In Europe, “perma-austerity” comes primarily in the form of social entitlements cuts. In most countries, the scope for tax increases is relatively small. There are a few genuine structural fiscal reforms that may well be worth undertaking – cuts in levels of regional government, plugging tax loopholes, or ending subsidies. But these are hard to do, and governments find it more expedient to cut welfare benefits, which is what European conservatives usually mean when they talk about “economic reforms”.

The remark is interesting, and it comes at the same time as a long post of Paul Krugman on the subject of ideology and macroeconomics. A few years ago, well before the crisis, Jean-Paul Fitoussi had already spoken about an hidden agenda:

The inertia of European governments in the past decades is due to a “hidden agenda”, namely the tentative to bring the European social system to a lower degree of protection, and hence to prove the ineluctability of structural reforms.

In a sentence, Fitoussi viewed economic policy, rather than based on “scientific” theories, as the instrument of a particular political view. The crisis has made things worse, and today Munchau and Krugman join Fitoussi in arguing that economic theory is bent to serve a political agenda.

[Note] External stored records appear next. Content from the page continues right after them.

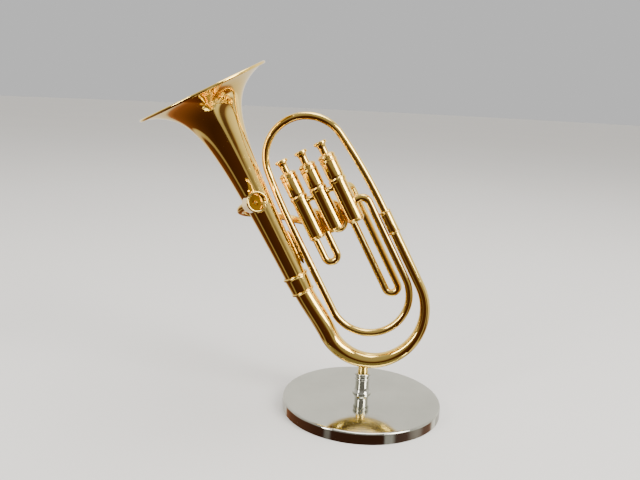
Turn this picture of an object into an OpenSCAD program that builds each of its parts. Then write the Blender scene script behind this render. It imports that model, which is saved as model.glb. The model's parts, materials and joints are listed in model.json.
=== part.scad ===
// Miniature euphonium, leaning on a turned post over a round base.
// The origin is the centre of the base's underside, +Z is up, and all sizes are in millimetres.
// The horn is drawn upright in a plane of its own and then leaned to the left on its post.

/* [Base and post] */
// Diameter of the round base
base_d = 40; // [38:0.5:44]
// Thickness of the round base
base_t = 2.8; // [2.6:0.1:3.4]
// Distance of the post behind the centre of the base
post_back = 2.6; // [0:0.1:4]
// Height of the turned post above the base
post_h = 5.6; // [5.2:0.1:6]
// Radius of the post's shaft
post_r = 1.75; // [1.6:0.05:2]
// Radius of the peg that turns in the post
peg_r = 1; // [0.9:0.05:1.1]

/* [Horn] */
// Lean of the horn to the left, in degrees
lean = 28.6; // [24:0.2:32]
// Rod radius of the small tubes
tube_r = 0.95; // [0.85:0.05:1]

/* [Bell] */
// Radius of the bell's rim
rim_r = 15.9; // [15:0.1:17]
// Height of the rim along the bell's axis
rim_h = 85.6; // [84:0.1:88]
// Thickness of the bell's wall
bell_wall = 0.35; // [0.3:0.05:0.5]
// Lean of the bell to the front of the horn's plane, in degrees
bell_lean = 7; // [6:0.1:8]
// Lean of the bell toward the valves, in degrees
bell_side = 1.5; // [1:0.1:1.8]

/* [Outer bow] */
// Rod radius where the outer bow leaves the bell's ferrule
bow_r_start = 2.5; // [2.3:0.05:2.6]
// Rod radius at the thin end of the outer bow
bow_r_end = 1.22; // [1.1:0.02:1.3]
// Sides of each ring of the outer bow
bow_sides = 24; // [16:4:32]

/* [Valves] */
// Distance between neighbouring valves
valve_gap = 5.3; // [5.2:0.05:5.5]
// Outer radius of a valve casing
casing_r = 2.08; // [2:0.02:2.12]
// Radius of the bore that a piston runs in
bore_r = 1.68; // [1.6:0.02:1.72]
// Radial clearance of the moving pieces
running_gap = 0.05; // [0.02:0.01:0.08]
// How far a piston goes down
travel = 1.4; // [1:0.1:1.5]
// Radius of a finger button
button_r = 1.68; // [1.5:0.02:1.9]

/* [Mouthpiece] */
// Radius of the mouthpiece's rim
mouth_r = 2.5; // [2.4:0.05:2.8]
// Length of the mouthpiece
mouth_l = 8.5; // [7.5:0.1:9]
// Turn of the mouthpiece away from the front, in degrees
mouth_turn = 28; // [26:1:30]

/* [Hidden] */
$fn = 64;
gold = "goldenrod";
nickel = "silver";
steel = "slategray";

// Radius of the recess for the screw's head
screw_hole_r = 2.3;

// In the horn's own plane, x runs across the horn, y points to the back and z runs up the tubes.
// Its origin is on the post's axis at the top of the base.
bell_x = -2;
ferrule_low = 30.4;
ferrule_high = 35.4;
bow_top = 32.9;
bell_low = 33.6;
bell_pivot = 34.6;
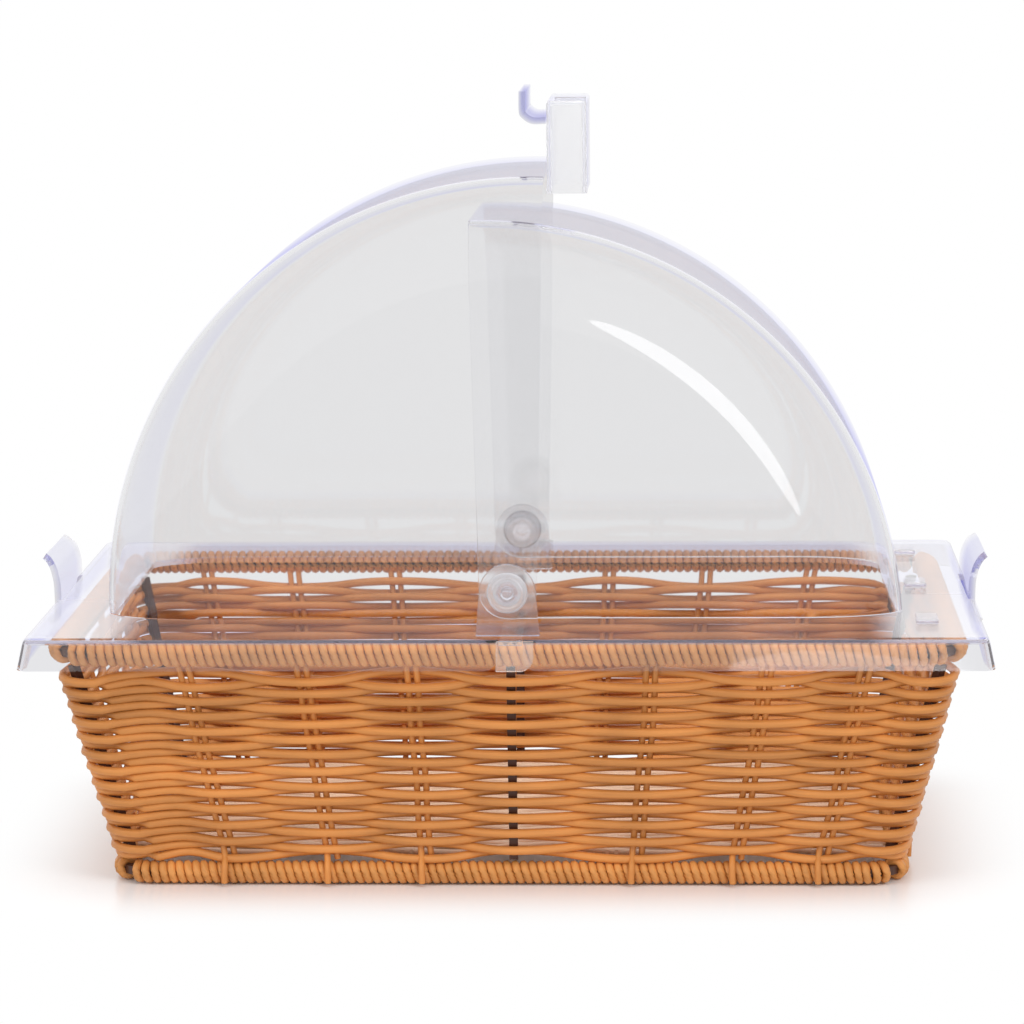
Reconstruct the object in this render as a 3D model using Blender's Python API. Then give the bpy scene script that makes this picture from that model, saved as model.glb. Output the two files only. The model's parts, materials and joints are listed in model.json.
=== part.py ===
"""Countertop bread display bin: a woven basket with a clear roll-top cover in two halves.

Metres, +Z up.  The origin is at the middle of the object, on the surface that it stands on.
The front, where the photograph was taken from, faces -Y.  Both halves of the cover turn on one
axis along Y: the outer half lies on the left (-X) and the inner half on the right (+X).
"""

import math

import bmesh
import bpy
from mathutils import Matrix, Vector

# Room between two pieces that touch on the real object
GAP = 0.0003
# How far a cutter runs past what it cuts
OVERRUN = 0.004
# How far two shapes that are joined run into each other
BITE = 0.001

# Basket: outside sizes at the rim and at the foot
RIM_LENGTH = 0.531
RIM_WIDTH = 0.326
RIM_CORNER = 0.030
BASKET_HEIGHT = 0.1505
RIM_WRAP_HEIGHT = 0.0158
RIM_WRAP_WIDTH = 0.0150
BASE_LENGTH = 0.469
BASE_WIDTH = 0.264
BASE_CORNER = 0.026
FOOT_WRAP_HEIGHT = 0.0150
FOOT_WRAP_WIDTH = 0.0140
FOOT_CUT = 0.0005
WALL_THICK = 0.0080
WALL_INSET_FOOT = 0.0020
WALL_INSET_RIM = 0.0050
FLOOR_THICK = 0.0050

# Steel frame of the basket: a ring inside each wound edge, and posts that stand in the weave
POST_WIDTH = 0.0050
POST_DEPTH = 0.0060
RING_WIDTH = 0.0050

# Weave of the wall: rows of strand that pass in front of the stakes and behind them by turns
ROW_PITCH = 0.0049
STRAND = 0.0047
FIRST_ROW_SHARE = 0.7
LAST_ROW_SHARE = 0.8
RELIEF = 0.0050
POST_CLEAR = 0.0200
ROW_DIP = 0.0012
TOP_ROW_DIP = 0.0030
DIP_ROWS = 2
DIP_SHARE = 0.8
# Places of the stakes as shares of a straight side, from its left end as seen from outside
LONG_STAKE_SHARES = (0.108, 0.252, 0.385, 0.507, 0.679, 0.819, 0.938)
SHORT_STAKE_SHARES = (0.2, 0.5, 0.8)
POST_SHARE = 0.507
CORNER_SHARES = (0.0, 0.25, 0.5, 0.75)
CORNER_STAKE_SHARE = 0.5

# Weave of the floor: strands along X over stakes along Y
FLOOR_PITCH = 0.0048
FLOOR_STAKE_STEP = 0.0600
FLOOR_WAVE = 0.0009
FLOOR_GROOVE = 0.0020

# Cover: half flanges with a flared skirt
FLANGE_OVERHANG = 0.0095
FLANGE_THICK = 0.0030
# Room that a half flange keeps for the ribs and the handle beyond the foot of its hood
LEDGE_LEAST = 0.0220
FLANGE_CORNER = 0.0080
SKIRT_DROP = 0.0170
SKIRT_FLARE = 0.0035
SKIRT_CORNER = 0.0080
OUTER_FLANGE_END = 0.0030
INNER_FLANGE_END = 0.0110
FLANGE_RECESS = 0.0193
FLANGE_STRIP = 0.0545
RIB_LENGTH = 0.0130
RIB_WIDTH = 0.0200
RIB_HEIGHT = 0.0040
RIB_STEP = 0.1180
RIB_OFFSET = 0.0040

# Cover: hoods, each an arc whose centre lies past the hinge axis
SHELL_THICK = 0.0030
HOOD_SETBACK = 0.0615
FILLET_RADIAL = 0.0360
FILLET_DEPTH = 0.0250
AXIS_HEIGHT = 0.0173
OUTER_REACH = 0.2370
OUTER_CROWN = 0.2390
OUTER_SHIFT = 0.0120
INNER_REACH = 0.2320
INNER_CROWN = 0.2135
INNER_SHIFT = 0.0160
NEST_GAP = 0.0015
EDGE_LEAN = 0.0050

# Hinge: clip bracket, stud, washer and cap
EAR_RADIUS = 0.0165
EAR_FLARE = 0.0022
EAR_THICK = 0.0040
EAR_DROP = 0.0087
ARM_LEFT = 0.0027
ARM_RIGHT = 0.0107
TONGUE_LEFT = 0.0042
TONGUE_RIGHT = 0.0173
TONGUE_THICK = 0.0020
TONGUE_ROOM = 0.0010
STUD_RADIUS = 0.0057
HEAD_RADIUS = 0.0120
HEAD_THICK = 0.0030
HEAD_RING = 0.0090
HEAD_HUB = 0.0036
HEAD_STEP = 0.0008
WASHER_RADIUS = 0.0100
WASHER_THICK = 0.0010
CAP_RADIUS = 0.0095
CAP_DEPTH = 0.0042
CAP_EDGE = 0.0010
STUD_TAIL = 0.0028

# End handles: a strip that stands in a notch of the flange and curls outwards at both ends
HANDLE_LENGTH = 0.0850
HANDLE_THICK = 0.0040
HANDLE_INSET = 0.0010
HANDLE_CORNER = 0.0150
HANDLE_FOOT_DROP = 0.0140
HANDLE_FOOT_REACH = 0.0055
HANDLE_FOOT_BEND = 0.0070
HANDLE_LIP_RISE = 0.0255
HANDLE_LIP_REACH = 0.0085
HANDLE_LIP_BEND = 0.0140

# Top grip at the crown of the outer hood
GRIP_WIDTH = 0.0237
GRIP_WALL = 0.0030
GRIP_SKIRT = 0.0135
GRIP_RISE = 0.0410
HOOK_LEVEL = 0.0115
HOOK_REACH = 0.0142
HOOK_RISE = 0.0170
HOOK_BEND = 0.0060

# Roundness
CORNER_STEPS = 6
ARC_STEPS = 88
FILLET_STEPS = 6
WRAP_STEPS = 12
ROUND_STEPS = 28
CURVE_STEPS = 3
SMOOTH_ANGLE = 35

# Places worked out from the sizes above
rim_x = RIM_LENGTH / 2
rim_y = RIM_WIDTH / 2
base_x = BASE_LENGTH / 2
base_y = BASE_WIDTH / 2
flange_x = max(rim_x + FLANGE_OVERHANG, OUTER_REACH + LEDGE_LEAST, INNER_REACH + LEDGE_LEAST)
flange_y = rim_y + FLANGE_OVERHANG
flange_under = BASKET_HEIGHT + GAP
flange_top = flange_under + FLANGE_THICK
skirt_low = flange_top - SKIRT_DROP
axis_z = flange_top + AXIS_HEIGHT
hood_low = flange_top + GAP
lobe_radius = axis_z - hood_low
outer_wall_y = flange_y - HOOD_SETBACK
inner_wall_y = outer_wall_y - SHELL_THICK - NEST_GAP
inner_face_y = inner_wall_y - SHELL_THICK
outer_radius = OUTER_REACH + OUTER_SHIFT
inner_radius = INNER_REACH + INNER_SHIFT
outer_arc_z = axis_z + OUTER_CROWN - outer_radius
inner_arc_z = axis_z + INNER_CROWN - inner_radius
ear_back_y = outer_wall_y + GAP
ear_front_y = ear_back_y + EAR_THICK
crown_z = axis_z + OUTER_CROWN
bore_radius = STUD_RADIUS + GAP
wall_high = BASKET_HEIGHT - RIM_WRAP_HEIGHT - GAP
wall_low = FOOT_WRAP_HEIGHT - FOOT_CUT + GAP
handle_x = flange_x - HANDLE_INSET
notch_x = handle_x - HANDLE_THICK / 2 - GAP
notch_y = HANDLE_LENGTH / 2 + GAP
axis_point = (0.0, 0.0, axis_z)


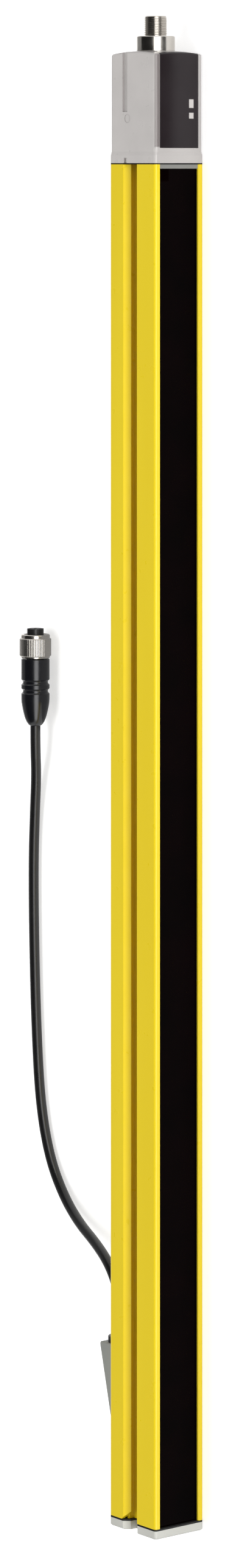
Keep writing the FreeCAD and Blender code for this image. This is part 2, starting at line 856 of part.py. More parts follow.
# ---------------------------------------------------------------- plug on the cap
def make_plug_shell():
    flange = turned([
        (x_spot, 0), (x_spot, flange_radius),
        (x_flange_end - flange_chamfer, flange_radius), (x_flange_end, flange_radius - flange_chamfer),
        (x_flange_end, 0),
    ], y_plug, z_mid)
    x_shank = x_ceiling - lock_nut_thickness - shank_stand
    stem = turned([
        (x_shank, 0), (x_shank, shank_radius), (x_spot + flange_height / 2, shank_radius),
        (x_spot + flange_height / 2, thread_radius), (x_plug_tip - thread_chamfer, thread_radius),
        (x_plug_tip, thread_radius - thread_chamfer), (x_plug_tip, 0),
    ], y_plug, z_mid)
    shell = flange.fuse(stem)
    x_groove = x_spot + 2 * o_ring_radius
    groove_radius = o_ring_centre_radius + o_ring_groove_half
    groove = small_rod(x_spot - 1, x_groove, y_plug, z_mid, groove_radius, ring_sides)
    groove = groove.cut(rod(x_spot - 1, x_groove, y_plug, z_mid, shank_radius))
    bore = rod(x_shank - 1, x_plug_tip + 1, y_plug, z_mid, plug_bore_radius)
    return shell.cut([groove, bore]).removeSplitter()


def pin_places(circle_radius):
    """A middle pin and four round it, as offsets in y and z."""
    places = [(0.0, 0.0)]
    for i in range(4):
        angle = math.radians(45 + 90 * i)
        places.append((circle_radius * math.cos(angle), circle_radius * math.sin(angle)))
    return places


def x_plug_insert():
    """The inner end of the plug's insert."""
    return x_spot - plug_insert_below


def make_plug_insert():
    x_top = x_plug_tip - plug_insert_recess
    body = small_rod(x_plug_insert(), x_top, y_plug, z_mid, plug_bore_radius - plug_insert_gap, ring_sides)
    holes = [
        small_rod(x_plug_insert() - 1, x_top + 1, y_plug + dy, z_mid + dz, pin_radius)
        for dy, dz in pin_places(pin_circle_radius)
    ]
    return body.cut(holes)


def make_plug_pins():
    x1 = x_plug_tip - plug_insert_recess + pin_stand
    pins = []
    for dy, dz in pin_places(pin_circle_radius):
        pins.append(small_rod(x_plug_insert(), x1, y_plug + dy, z_mid + dz, pin_radius))
    return Part.makeCompound(pins)


def make_plug_o_ring():
    return ring_seal(x_spot, o_ring_centre_radius, o_ring_radius, y_plug, z_mid)


def make_plug_lock_nut():
    x0 = x_ceiling - lock_nut_thickness
    nut = hexagon(x0, x_ceiling, y_plug, z_mid, lock_nut_across_flats)
    bore = (shank_radius + lock_nut_gap) / math.cos(math.pi / ring_sides)
    return nut.cut(small_rod(x0 - 1, x_ceiling + 1, y_plug, z_mid, bore, ring_sides))


def pipe(points, radius, sides):
    """A wire or cable along points, with arcs as large as the two runs at each corner allow."""
    edges = []
    radii = []
    here = points[0]
    for before, corner, after in zip(points, points[1:], points[2:]):
        back = before - corner
        ahead = after - corner
        shorter = min(back.Length, ahead.Length)
        half_turn = (math.pi - back.getAngle(ahead)) / 2
        run = 0.45 * shorter
        bend = run / math.tan(half_turn)
        back.normalize()
        ahead.normalize()
        bisector = back + ahead
        bisector.normalize()
        start = corner + back * run
        end = corner + ahead * run
        centre = corner + bisector * (bend / math.cos(half_turn))
        edges.append(Part.LineSegment(here, start).toShape())
        edges.append(Part.Arc(start, centre - bisector * bend, end).toShape())
        radii.append(bend)
        here = end
    edges.append(Part.LineSegment(here, points[-1]).toShape())
    spine = Part.Wire(edges)
    upward = V(0, 0, radius)
    sideways = upward.cross(points[1] - points[0])
    sideways.normalize()
    corners = []
    for i in range(sides + 1):
        angle = 2 * math.pi * (i + 0.5) / sides
        corners.append(points[0] + upward * math.sin(angle) + sideways * (radius * math.cos(angle)))
    ring = Part.makePolygon(corners)
    return spine.makePipeShell([ring], True, False), spine.Length, radii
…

The second interesting point is in Munchau’s conclusion:

There is a deeper reason why we are all in this mess. It has become more difficult for political systems to defend the collective interest – which I would define as the pursuit of policies to end the recession, then deal with the debt overhang vigorously afterwards. The collective action problem is a natural deficiency of a monetary union with decentralized decision making. But it can also occur at the level of sovereign nation states when society lacks broad consensus over economic policy. In their respective pathologies, the US and the eurozone have become remarkably similar.

Collective action is becoming increasingly difficult. I believe that there is more to this than a divided political system, or a flawed monetary union. The lack of solidarity, be it among people or among countries, is inevitable after three decades of increasing inequality; among its many pernicious effects income polarization disrupted the social fabric, and today makes it extremely difficult to “defend the collective interest”, in Munchau’s words.

The two issues are not disconnected. Periods of increasing inequality (the first decades of the twentieth century, and the three decades since 1980) are also periods of dominance of the Laissez-Faire doctrine. Likewise, the development of the welfare state is certainly linked to the Keynesian dominance and to the sharp decline of inequality that lasted until the late 1970s (A period of robust growth, by the way).

And here is the despairing conclusion: we emerged from the great recession of the thirties also thanks to the construction of the welfare state. Today’s crisis is marked by an unprecedented attack to the role of the government in the economy, mostly driven by an ideological agenda. Is it surprising that the best we can hope for is a decade of stagnant growth?

  1. Ugo
    January 9, 2013 at 11:03 am

    Just to let you know that I consider this as a great post!